In a late afternoon press release, Bonim, a group of disgruntled congregational lay leaders who have pushed USCJ to change its ways, announced that it has raised $50,000 "to consider" forming an "alternative entity" to the USCJ, the group wrote in its release.
Bonim will "study the matter" over the next three months, the release says.
Although the USCJ's new executive vice president, Rabbi Steve Wernick, recently announced that the organization would be reforming its structure to better serve congregations - something Bonim had griped about in the past - the dissident group wrote that "it is essentially to little, too late."

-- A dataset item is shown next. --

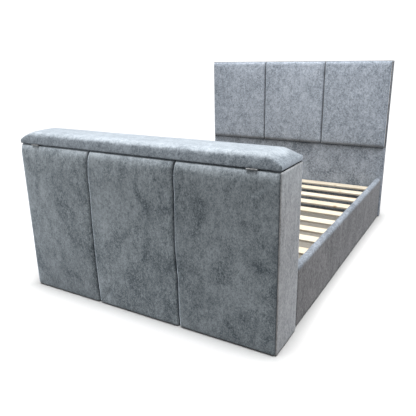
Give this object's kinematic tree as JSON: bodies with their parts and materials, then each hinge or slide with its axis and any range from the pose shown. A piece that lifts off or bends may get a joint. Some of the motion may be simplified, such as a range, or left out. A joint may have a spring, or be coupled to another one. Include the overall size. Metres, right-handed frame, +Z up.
{
  "type": "tv bed",
  "caption": "Upholstered double bed with a padded headboard, slatted base, and a tall cabinet foot that holds a rising television mount under a hinged padded lid.",
  "frame": {"origin": "on the floor, under the middle of the bed's outside box", "axes": "+X across the bed to the right as seen from the foot, +Y from the foot to the headboard, +Z up"},
  "size_m": [1.516, 2.1986, 1.21],
  "materials": {
    "chenille": "mottled blue grey chenille with a short nap",
    "timber_board": "unfinished board",
    "pine": "planed pale pine",
    "black_steel": "black powder coat",
    "zinc_steel": "zinc plated",
    "bright_steel": "bright rolled steel",
    "black_plastic": "fine texture"
  },
  "bodies": {
    "bed_frame": {"cabinet_front_board": "timber_board", "cabinet_back_board": "timber_board", "cabinet_base_board": "timber_board", "cabinet_side_board_left": "timber_board", "cabinet_side_board_right": "timber_board", "cabinet_side_cover_left": "chenille", "cabinet_side_cover_right": "chenille", "cabinet_inner_cover": "chenille", "foot_pad_left": "chenille", "foot_pad_middle": "chenille", "foot_pad_right": "chenille", "hinge_left_body_leaf": "bright_steel", "hinge_left_pin": "bright_steel", "hinge_right_body_leaf": "bright_steel", "hinge_right_pin": "bright_steel", "lift_base_plate": "black_steel", "lift_outer_column": "zinc_steel", "lift_motor_housing": "black_plastic", "lift_wall_strap": "black_steel", "control_box": "black_plastic", "mains_lead_gland": "black_plastic", "side_rail_board_left": "timber_board", "side_rail_board_right": "timber_board", "side_rail_cover_left": "chenille", "side_rail_cover_right": "chenille", "slat_ledger_left": "pine", "slat_ledger_right": "pine", "rail_bracket_foot_left": "zinc_steel", "rail_bracket_foot_right": "zinc_steel", "rail_bracket_head_left": "zinc_steel", "rail_bracket_head_right": "zinc_steel", "slat_01": "pine", "slat_02": "pine", "slat_03": "pine", "slat_04": "pine", "slat_05": "pine", "slat_06": "pine", "slat_07": "pine", "slat_08": "pine", "slat_09": "pine", "slat_10": "pine", "slat_11": "pine", "centre_rail": "pine", "centre_leg_1": "pine", "centre_leg_2": "pine", "headboard_board": "timber_board", "headboard_cover": "chenille", "headboard_lower_pad": "chenille", "headboard_pad_left": "chenille", "headboard_pad_middle": "chenille", "headboard_pad_right": "chenille"},
    "lift_middle": {"lift_middle_column": "zinc_steel"},
    "lift_inner": {"lift_inner_column": "zinc_steel", "tv_mount_crossbar": "black_steel", "tv_mount_arm_left": "black_steel", "tv_mount_arm_right": "black_steel"},
    "lid": {"lid_board": "timber_board", "lid_pad": "chenille", "hinge_left_lid_leaf": "bright_steel", "hinge_right_lid_leaf": "bright_steel"}
  },
  "joints": [
    {"name": "lift_middle_slide", "type": "slide", "parent": "bed_frame", "child": "lift_middle", "axis": [0, 0, 1], "range_m": [0, 0.3]},
    {"name": "lift_inner_slide", "type": "slide", "parent": "lift_middle", "child": "lift_inner", "axis": [0, 0, 1], "range_m": [0, 0.3]},
    {"name": "lid_hinge", "type": "hinge", "parent": "bed_frame", "child": "lid", "pos_m": [0, -1.0898, 0.8365], "axis": [1, 0, 0], "range_deg": [0, 110]}
  ],
  "couplings": [
    {"joint": "lift_inner_slide", "follows": "lift_middle_slide", "ratio": 1},
    {"joint": "lid_hinge", "follows": "lift_middle_slide", "rad_per_m": 6.399}
  ]
}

The USCJ's reform efforts, the group writes, amount to "tinkering around the edges." Primarily, it says, USCJ is "focused on self preservation rather than delivering value to their members."
Bonim also outlines its vision for the future: "After multiple efforts to engage [USCJ] on the issue of value," the group is contemplating a new "entity" that would "focus exclusively on assisting congregations, large and small, in four core areas: membership, fundraising, leadership development and programming."
David Sacks, the president of Congregation Har Tzeon-Agudath Achim in Silver Spring, is quoted in the statement: "A new association of synagogues could be focused on lay leaders rather than world leaders, on concrete actions rather than perpetual discussion, and on constituent services rather than empire building."